Le premier signe, c’est que les institutions républicaines sont jugées insuffisantes pour contrecarrer les « excès » d’un président de la République. Par le passé, les mécanismes politiques ont fonctionné, qu’ils soient légaux, inscrits dans la Constitution, ou bien émanant de la rue qui du reste a eu la peau du CPE de Villepin. Or, pour la première fois, une instance qui n’est pas la rue, et qui émane du champ politique, s’érige en institution indépendante, autoproclamée, se déclarant autorisée à exercer un droit de regard sur la politique du président Sarkozy. C’est un fait sans précédent indiquant la profondeur et l’intensité du malaise régnant. Les événements récents ont été marquants et semblent s’insérer dans une logique d’ensemble qui, parvenue à un certain stade, a justifié la création de ce haut comité de vigilance contre les dérives monarchiques de Sarkozy. En fait, nous pourrions parler de dérives « dictatoriales » de Sarkozy ou plus raisonnablement d’autoritarisme ; en examinant deux exemples de comportement non appropriés de Sarkozy (d’une gravitude plus grave qu’un cigare de Clinton) ; l’affaire de la mémoire de la Shoah et l’audiovisuel public.
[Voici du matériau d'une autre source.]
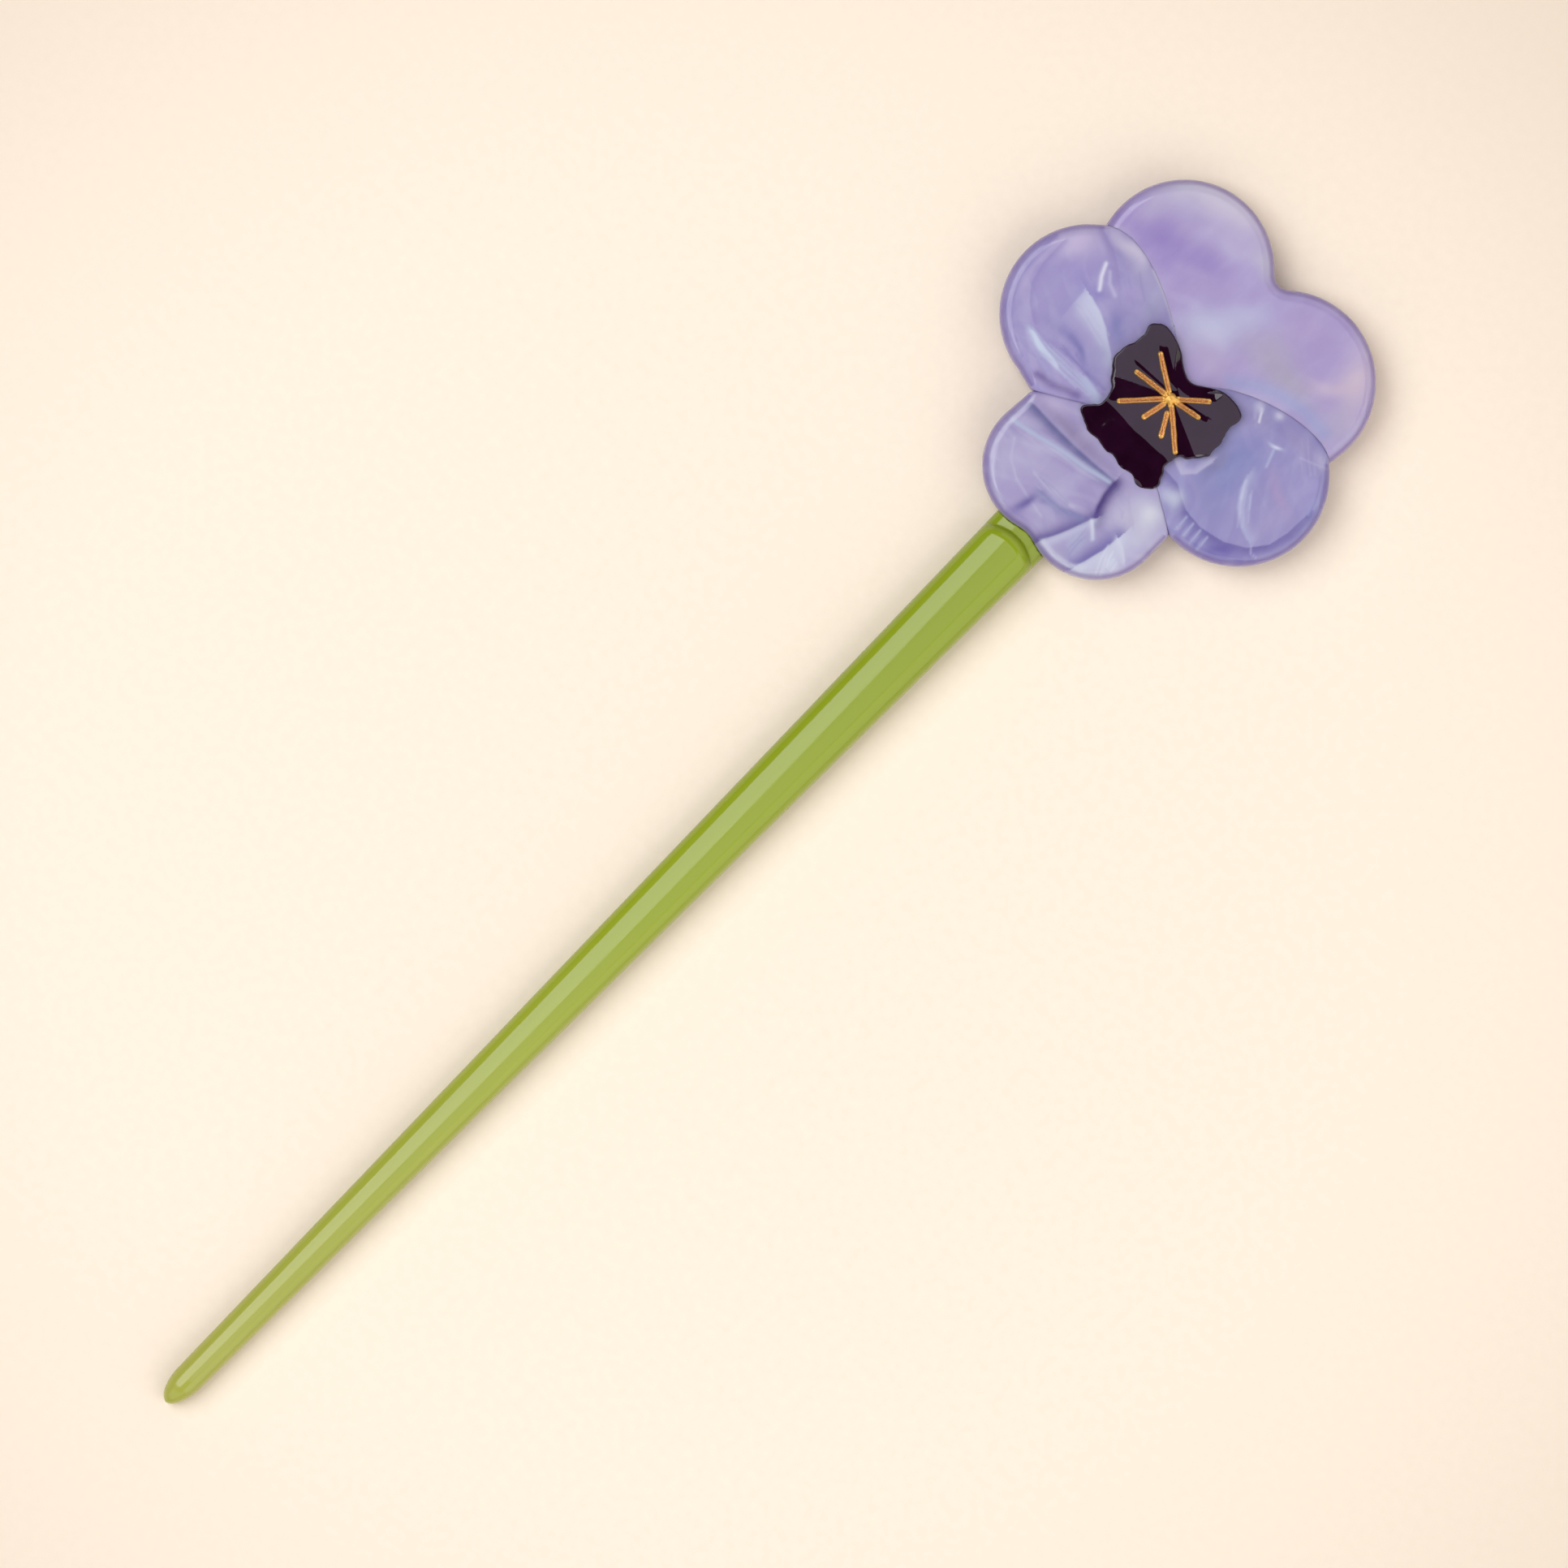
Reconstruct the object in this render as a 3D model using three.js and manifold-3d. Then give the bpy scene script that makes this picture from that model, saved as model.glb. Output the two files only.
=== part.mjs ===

Sarkozy avait décrété de son propre chef une lecture obligatoire de la lettre de Guy Môquet aux collégiens. Voilà qu’il récidive en improvisant sur l’enseignement de la Shoah auprès des écoliers. Imposant ce que l’enfant doit entrer dans sa conscience morale. Ne sommes-nous pas dans le cas d’une dérive dictatoriale, sans aller jusqu’à comparer avec Staline, Pétain, Mao qui, eux, ont été de vrais dictateurs imposant entre autres une morale à la jeunesse. Il y aurait matière à réfléchir sur la séparation des pouvoirs et, notamment, de l’exécutif et du pouvoir spirituel. Cas de figure qui n’est pas prévu par Montesquieu, mais qu’on peut déduire de la séparation de l’Eglise et de l’Etat décrétée en 1905. Les laïcs voient dans cette loi la préservation de la République face aux diktats de la religion. Mais la loi de 1905 devrait garantir aussi la préservation de la religion, de la spiritualité et des valeurs morales vis-à-vis de l’Etat. Puisque Sarkozy met quelques coups de canif dans ce principe, il faut défendre cette séparation, l’étendre, revendiquer l’autorité du dispositif éducatif et la non-intervention du politique dans ce champ. Le danger de la société actuelle, c’est d’une part la décomposition des citoyens régressant au stade de masse et d’autre part les dérives autoritaristes d’un Etat épris de sa puissance, son narcissisme directif, prenant la société civile comme une substance psychologique qu’il faut prendre en charge.
Autre point à surveiller, l’audiovisuel. Après son effet d’annonce, Sarkozy décide de créer une commission, une de plus après celle sur la croissance, que Le Figaro rapporte ainsi : sa mission : « proposer une nouvelle identité pour le service public audiovisuel à l’ère du numérique », « faire des propositions permettant au gouvernement de rédiger le nouveau cahier des missions et des charges du groupe France Télévisions ». Et, surtout, « proposer les modalités de financement du nouveau modèle économique de la télévision publique ». Il faut le faire, alors qu’un CSA perfectible certes, mais légitime, exerce son autorité sur l’audiovisuel qu’elle souhaite autonome et républicain, voilà qu’un coup de canif est porté à cette séparation entre les médias et l’Etat. Au nom de quoi l’Etat aurait comme mission de proposer une identité pour les chaînes publiques et une légitimité à leur établir un cahier des charges. Voilà qui rappelle l’ORTF, la voix de la France et Peyrefitte. Mais il y a fort à parier que la fronde de l’audiovisuel, déjà présente, se fera entendre, comme du reste avec la question de la Shoah alors que le « comité Villepin » pourrait s’associer à une fronde nationale. Pour calmer les esprits, il suffit d’acheter les gens et le gouvernement aura la paix, mais les caisses sont vides. Alors tout devient possible dans ce contexte politique plutôt délétère. Défiance, méfiance et crise de confiance. La société française entre dans une zone à risque.
Bien étrange, cet entêtement à imposer cette nouvelle mesure éducative contre l’avis de la majorité des intéressés, instituteurs, psychologues et la désapprobation de personnalités politiques, notamment Simone Veil. Mais, dit Xavier Darcos, comme Sarkozy a montré la voie, alors on ne peut pas reculer et il faut y aller, c’est décidé, sans aucune concertation. N’est-ce pas là un comportement propre aux dictatures ? Sarkozy en guide d’une France en perdition morale et culturelle. Sarkozy en Mao de la révolution culturelle de la rupture ? Et pour la suppression de la publicité, même attitude. Au lieu de faire débattre les intéressés, d’associer le Parlement, M. Sarkozy crée une commission pour mettre en forme son idée, sa décision et l’imposer.